In vivo tendon engineering with skeletal muscle derived cells in a mouse model.

Engineering a functional tendon with strong mechanical property remains an aim to be achieved for its eventual application. Both skeletal muscle and tendon are closely associated during their development and both can bear strong mechanical loading dynamically. This study explored the possibility of engineering stronger tendons with mouse skeletal muscle derived cells (MDCs) and with mouse tenocytes as a control. The results demonstrated that both MDCs and tenocytes shared the gene expression of growth differentiation factor-8 (GDF-8), collagens I, III, VI, scleraxis and tenomodulin, but with MyoD gene expression only in MDCs. Quantitatively, MDCs expressed higher levels of GDF-8, collagens III and VI (p < 0.05), whereas tenocytes expressed higher levels of collagen I, scleraxis and tenomodulin (p < 0.05). Interestingly, MDCs proliferated faster with more cells in S + G2/M phases than tenocytes (p < 0.05). After been seeded on polyglycolic acid (PGA) fibers, MDCs formed better quality engineered tendons with more mature collagen structure and thicker collagen fibrils as opposed to tenocyte engineered tendons.
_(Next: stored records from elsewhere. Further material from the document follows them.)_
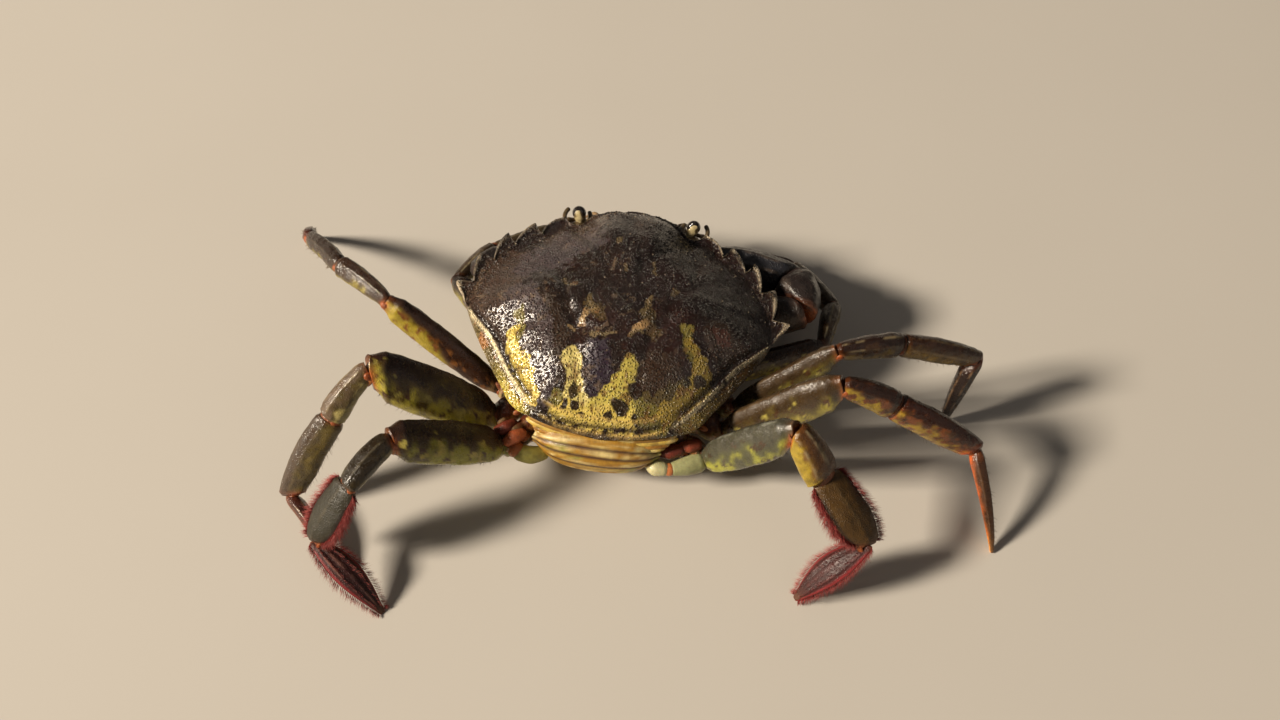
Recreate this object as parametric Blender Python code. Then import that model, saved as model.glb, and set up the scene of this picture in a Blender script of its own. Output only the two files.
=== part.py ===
"""Shore crab at life size, standing: shell, underside, face, eyes, feelers, two claws and eight legs.

Lengths are in millimetres and angles in degrees. +X is the crab's right, +Y its front, and z = 0 the floor.
Body places are measured from the middle of the line that joins the two widest teeth of the shell.
"""

import math

import bmesh
import bpy
from mathutils import Vector

MM = 0.001
BODY_AT = Vector((-2.23, 11.9, 17.5))  # the middle of the widest line, above the floor
BODY_TURN = -1.8  # the body points a little to its right
GAP = 0.3  # clearance between neighbouring pieces
RING_ROOM = 0.25  # least distance between a limb's rings where a sharp bend crowds them

# shell
SHELL_CENTRE = (0.0, -2.0)
DOME = 7.9
DOME_POWER = 2.3
DOME_ROUND = 0.72
FRONT_Y = 20.5
FRONT_HALF = 8.2
FRONT_BOW = 0.028
LOBE_NOTCH_X = 2.6
LOBE_NOTCH_DEPTH = 0.8
ORBIT = (10.8, 18.4, 2.5)  # x, y and radius of the round notch that holds the eye
TEETH = ((14.1, 17.0), (18.1, 15.3), (22.6, 12.4), (26.4, 7.2), (29.5, 0.3))
TOOTH_NOTCHES = ((16.9, 13.2), (21.3, 10.4), (24.4, 6.4), (26.9, 0.9))
FLANK_BULGE = 0.55
BEHIND_LAST_TOOTH = (27.7, -2.6)
SIDE_BOW = 0.5
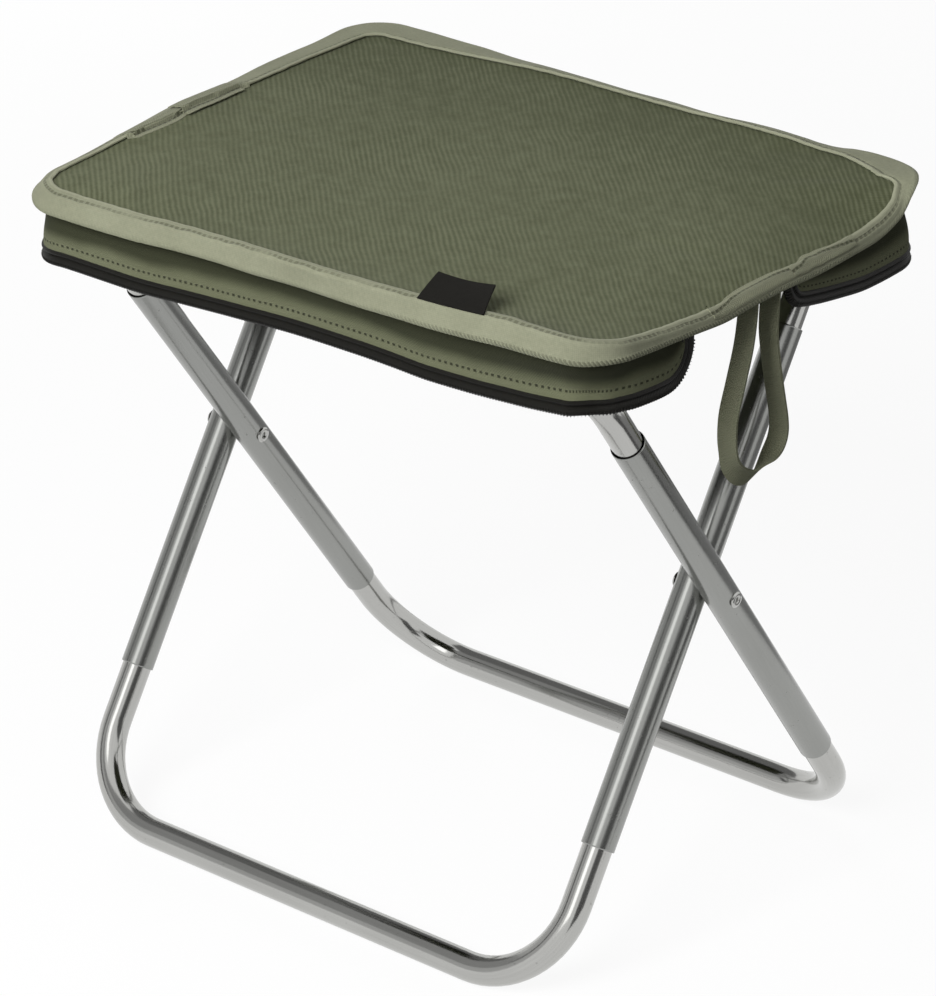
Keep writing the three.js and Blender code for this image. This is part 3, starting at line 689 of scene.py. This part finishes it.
def canvas_half(name, facing):
    rows = half_rows(facing)
    columns = 120

    def place(i, j):
        y = rows[j]
        share = 2 * i / columns - 1
        x = canvas_half_width(y) * (1.15 * share - 0.15 * share ** 3)
        inside, out_x, out_y = edge_distance(x, y)
        pull = max(0, fold_inset(x, y) + 0.5 * MM - CANVAS_INSET)
        pull *= 1 - ease((inside - CANVAS_INSET) / CANVAS_GATHER)
        x, y = x - pull * out_x, y - pull * out_y
        return [(x, y, canvas_height(x, y))]

    sheet = thicken(skin(name, columns, len(rows) - 1, place, level=True), CANVAS_THICKNESS, -1)
    return dress(sheet, CANVAS)


def tape_line(station):
    """Centre line of the folded tape: inset, height, direction and distance from its inner edge."""
    lean = radians(around(TAPE_LEAN, station.x, station.y))
    face = around(TAPE_FACE, station.x, station.y) * MM
    fold = fold_inset(station.x, station.y)
    flange = TAPE_FLANGE + noise.noise((station.x * 160, station.y * 160, 3)) * 0.5 * MM
    inner, outer = station.at(fold + flange, 0), station.at(fold, 0)
    low, high = canvas_height(inner.x, inner.y), canvas_height(outer.x, outer.y)
    flat = radians(88) + atan2(high - low, flange)
    raised = around(TAPE_LIFT, station.x, station.y) * MM
    lean += noise.noise((station.x * 30, station.y * 30, 5)) * radians(5)
    inset, height, gone = fold + flange, low + TAPE_HALF_THICKNESS * 0.6, 0
    step = (flange + face) / TAPE_STEPS
    line = []
    for k in range(TAPE_STEPS + 1):
        turn = ease((gone - flange + TAPE_FOLD / 2) / TAPE_FOLD)
        angle = flat * (1 - turn) + lean * turn
        line.append((inset, height + raised * (1 - ease(gone / TAPE_SEAM)), angle, gone))
        inset -= step * sin(angle)
        height -= step * cos(angle)
        gone += step
    return line


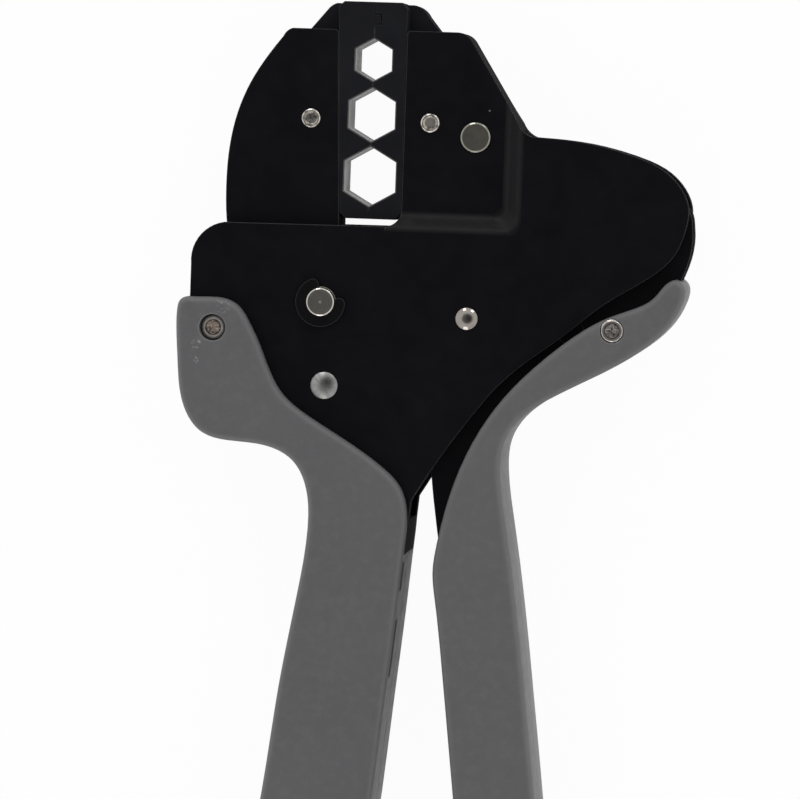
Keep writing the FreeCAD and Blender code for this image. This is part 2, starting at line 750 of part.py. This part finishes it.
fixed_grip_points = [
    (-49.3, 2.15), (-45.8, 2.2), (-43.0, 2.0), (-40.6, 0.85), (-38.7, -1.7), (-36.75, -5.45), (-34.6, -10.5),
    (-32.0, -14.7), (-28.0, -17.9), (-21.3, -21.9), (-14.2, -26.6), (-10.5, -30.4), (-9.25, -35.0),
    (-9.5, -40.5), (-10.5, -52.0), (-12.25, -70.0), (-14.35, -91.0), (-18.3, -118.0), (-22.2, -142.0),
    (-25.0, -155.0), (-29.2, -163.2), (-35.4, -165.8), (-41.6, -163.2), (-44.6, -156.0), (-43.2, -142.0),
    (-38.8, -115.0), (-33.7, -86.6), (-30.9, -65.0), (-28.2, -49.0), (-26.85, -38.0), (-27.4, -31.0),
    (-30.0, -26.2), (-34.8, -23.8), (-41.4, -23.15), (-46.5, -21.75), (-49.6, -17.7), (-51.1, -9.4),
    (-51.5, -3.6), (-51.45, -0.1), (-50.9, 1.55),
]
moving_grip_points = [
    (37.75, 7.65), (36.5, 8.2), (35.2, 7.6), (33.0, 5.0), (28.6, 2.55), (24.4, 0.85), (19.2, -2.35),
    (14.1, -6.5),
    (8.9, -11.6), (4.9, -16.7), (1.6, -22.4), (-1.0, -28.7), (-2.6, -34.2), (-3.8, -40.0), (-4.35, -45.0),
    (-3.75, -50.0), (-2.1, -62.0), (0.55, -83.6), (4.0, -112.0), (7.4, -140.0), (8.8, -152.0),
    (11.3, -160.2), (16.2, -163.0), (21.0, -160.6), (23.0, -152.6), (21.8, -138.0), (18.3, -110.0),
    (15.0, -83.1), (12.95, -67.0), (10.85, -51.4), (8.5, -37.0), (7.05, -27.0), (7.5, -21.7), (9.85, -17.7),
    (15.2, -13.55), (23.5, -9.1), (30.8, -4.65), (35.85, 0.05), (37.9, 3.8), (38.4, 6.2),
]


def grip(points, cavity, screws, screw_sink, bore_play):
    """Two moulded shells around a tang, with screw bores at the front and nut pockets behind."""
    form = moulded(points, grip_round).cut(cavity)
    form = drilled(form, *[(centre, grip_screw_radius) for centre in screws])
    front = form.common(box(-far, far, -far, far, shell_seam / 2, far))
    back = form.common(box(-far, far, -far, far, -far, -shell_seam / 2))
    pocket = nut_flats + 2 * nut_pocket_play
    for centre in screws:
        front = front.cut(disc(centre, grip_head_radius + bore_play, grip_face - screw_sink, far))
        back = back.cut(prism(centre, pocket, -far, -nut_seat))
    return front, back


def grip_screws(screws, screw_sink):
    """Cross-headed screws and their nuts."""
    seat = grip_face - screw_sink
    top = seat + grip_head_thick
    bolts = []
    nuts = []
    for centre in screws:
        head = rimmed(centre, grip_head_radius, seat, top, grip_head_rim)
        shank = disc(centre, grip_screw_radius, -nut_seat - nut_thick, seat)
        bolt = one(shank, head)
        for wide, tall in ((cross_length, cross_width), (cross_width, cross_length)):
            slot = box(centre[0] - wide / 2, centre[0] + wide / 2, centre[1] - tall / 2, centre[1] + tall / 2,
                       top - cross_depth, top)
            bolt = bolt.cut(slot)
        bolts.append(bolt)
        nut = prism(centre, nut_flats, -nut_seat - nut_thick, -nut_seat)
        nuts.append(drilled(nut, (centre, grip_screw_radius)))
    return Part.makeCompound(bolts), Part.makeCompound(nuts)


def grips(handle_face):
    cavity = slab(frame_face, -frame_out, frame_out)
    front, back = grip(fixed_grip_points, cavity, fixed_grip_screw_at, fixed_screw_sink, fixed_bore_play)
    nodes["fixed_grip_front"] = front
    nodes["fixed_grip_rear"] = back
    bolts, nuts = grip_screws(fixed_grip_screw_at, fixed_screw_sink)
    nodes["fixed_grip_screws"] = bolts
    nodes["fixed_grip_nuts"] = nuts
    sleeve = disc(fixed_grip_screw_at[0], screw_sleeve_radius, -frame_in, frame_in)
    nodes["fixed_grip_sleeve"] = drilled(sleeve, (fixed_grip_screw_at[0], grip_screw_radius))

    cavity = slab(handle_face, -side_out, side_out)
    front, back = grip(moving_grip_points, cavity, moving_grip_screw_at, moving_screw_sink, moving_bore_play)
    nodes["moving_grip_front"] = front
    nodes["moving_grip_rear"] = back
    bolts, nuts = grip_screws(moving_grip_screw_at, moving_screw_sink)
    nodes["moving_grip_screws"] = bolts
    nodes["moving_grip_nuts"] = nuts
    sleeve = disc(moving_grip_screw_at[0], screw_sleeve_radius, -side_in, side_in)
    nodes["moving_grip_sleeve"] = drilled(sleeve, (moving_grip_screw_at[0], grip_screw_radius))


def build():
    frame()
    frame_rivets()
    jaw_pivot_parts()
    dies()
    die_screws()
    moving_jaw()
    toggle_link()
    handle_face = moving_handle()
    tail = pawl()
    return_spring()
    pawl_spring(tail)
    grips(handle_face)


build()
whole = Part.makeCompound(list(nodes.values())).optimalBoundingBox(False, False)
shift = Vector(-whole.Center.x, -whole.Center.y, -whole.ZMin)
os.makedirs("parts", exist_ok=True)
for name, shape in nodes.items():
    if shape.ShapeType == "Compound" and len(shape.Solids) == 1:
        shape = shape.Solids[0]
    shape.translate(shift)
    shape.exportStep("parts/" + name + ".step")
    print(name, len(shape.Solids), shape.isValid(), round(shape.Volume, 1))
print("shift", round(shift.x, 4), round(shift.y, 4), round(shift.z, 4))
print("size", round(whole.XLength, 3), round(whole.YLength, 3), round(whole.ZLength, 3))
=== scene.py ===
import bpy
import json
import math
from mathutils import Matrix, Vector


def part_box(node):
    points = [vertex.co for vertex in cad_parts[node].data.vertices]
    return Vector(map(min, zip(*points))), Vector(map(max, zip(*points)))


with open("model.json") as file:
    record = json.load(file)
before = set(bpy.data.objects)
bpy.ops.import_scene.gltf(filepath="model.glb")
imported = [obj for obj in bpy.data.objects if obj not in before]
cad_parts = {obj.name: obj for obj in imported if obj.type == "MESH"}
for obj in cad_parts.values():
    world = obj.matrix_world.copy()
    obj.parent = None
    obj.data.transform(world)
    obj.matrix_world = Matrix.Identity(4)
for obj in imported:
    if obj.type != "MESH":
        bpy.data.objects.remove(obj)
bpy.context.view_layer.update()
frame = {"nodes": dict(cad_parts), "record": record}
nodes = frame["nodes"]

# The scene is in metres: lengths below are in millimetres times this
MM = 0.001

# The picture: where the camera stands over the tool, what it looks at, and which way is up
VIEW_POINT = Vector((87.01, 84.3, 816.75)) * MM
VIEW_TARGET = Vector((-5.09, 40.6, 16.75)) * MM
PICTURE_UP = Vector((-0.0349, 0.9994, 0.0))

# The camera: width of its film and length of its lens, both in millimetres, and its range in metres
FILM_WIDTH = 36.0
LENS_LENGTH = 205.5
NEAREST_SEEN = 0.01
FARTHEST_SEEN = 20.0

# Bare nest walls: to each side of the dies' parting face, and in from the dies' lower and upper ends
NEST_REACH = 5.3 * MM
NEST_FOOT = 1.5 * MM
NEST_TOP = 4.6 * MM
NEST_FADE = 0.05 * MM
BARE_DARK = (0.27, 0.27, 0.265)
BARE_PALE = (0.36, 0.36, 0.35)

# Coating: how bright dust is, how much lighter sloped faces are painted as a highlight, and how rough the
# sheared side walls are
DUST = (0.16, 0.16, 0.165)
SLOPE_SHEEN_GAIN = 0.0085
WALL_ROUGHNESS = 0.95

# Grips: roughness of the plastic, and colours of it, of what lies on it, and of the highlights and shade
# painted on it
GRIP_ROUGHNESS = 0.55
GRIP_GREY = (0.1105, 0.1105, 0.1145)
GRIP_CLOUD = (0.118, 0.118, 0.1215)
GRIP_MOTTLE = (0.135, 0.135, 0.137)
GRIP_DARK = (0.092, 0.092, 0.096)
GRIP_RIM_HIGHLIGHT = (0.155, 0.155, 0.158)
GRIP_RUBBED_AND_HIGHLIGHT = (0.25, 0.25, 0.253)
SCUFF_GREY = (0.33, 0.33, 0.34)
SCRATCH_GREY = (0.4, 0.4, 0.41)
SLIT_GREY = (0.045, 0.045, 0.048)

# Side walls of the grips carry painted bounce light: they are painted paler between these heights over the
# bench, up to this many times
WALL_PLAIN_AT = 16 * MM
WALL_PALE_AT = 2 * MM
WALL_BOUNCE_GAIN = 1.9

# Scuffs on the left grip: the middle of each in plan, in millimetres, and how far it reaches
SCUFFS = (
    ((-36.9, 56.0), 1.5 * MM),
    ((-41.3, 49.1), 1.2 * MM),
    ((-41.6, 46.6), 1.0 * MM),
)

# Dark slits in the inner wall of the left grip: from and to up the tool, across it, and over the bench
SLITS = (
    (6.8 * MM, 11.6 * MM),
    (-8.6 * MM, 1.3 * MM),
)
SLIT_ACROSS = (-9 * MM, -2 * MM)
SLIT_HEIGHT = (14.4 * MM, 17 * MM)

# Heads of the grip screws: their radius, and from and to of the dark groove and of the rim, which is painted
# lighter as a highlight where its power is below 1 and darker where it is above
SCREW_HEAD = 2.05 * MM
HEAD_GROOVE = (1.2 * MM, 1.35 * MM)
HEAD_RIM = (1.5 * MM, 2 * MM)

# Turned pin ends: spacing of the turning marks, soft edge of the flat, and radii of the centre mark
RING_PITCH = 0.5 * MM
FLAT_FADE = 0.06 * MM
CENTRE_FULL = 0.18 * MM
CENTRE_GONE = 0.3 * MM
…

Biochemically, more collagen VI and decorin were produced in the former than in the later. Functionally, MDC engineered tendons exhibited stronger mechanical properties than tenocyte engineered tendons, including maximal load, stiffness, tensile strength and Young's modulus (p < 0.05). Furthermore, with the increase of implantation time, MDCs gradually lost their expression of myogenic molecules of MyoD and desmin and gained the expression of tenomodulin, a marker for tenocytes. Collectively, these results indicate that MDCs may serve as a desirable alternative cell source for engineering functional tendon tissue.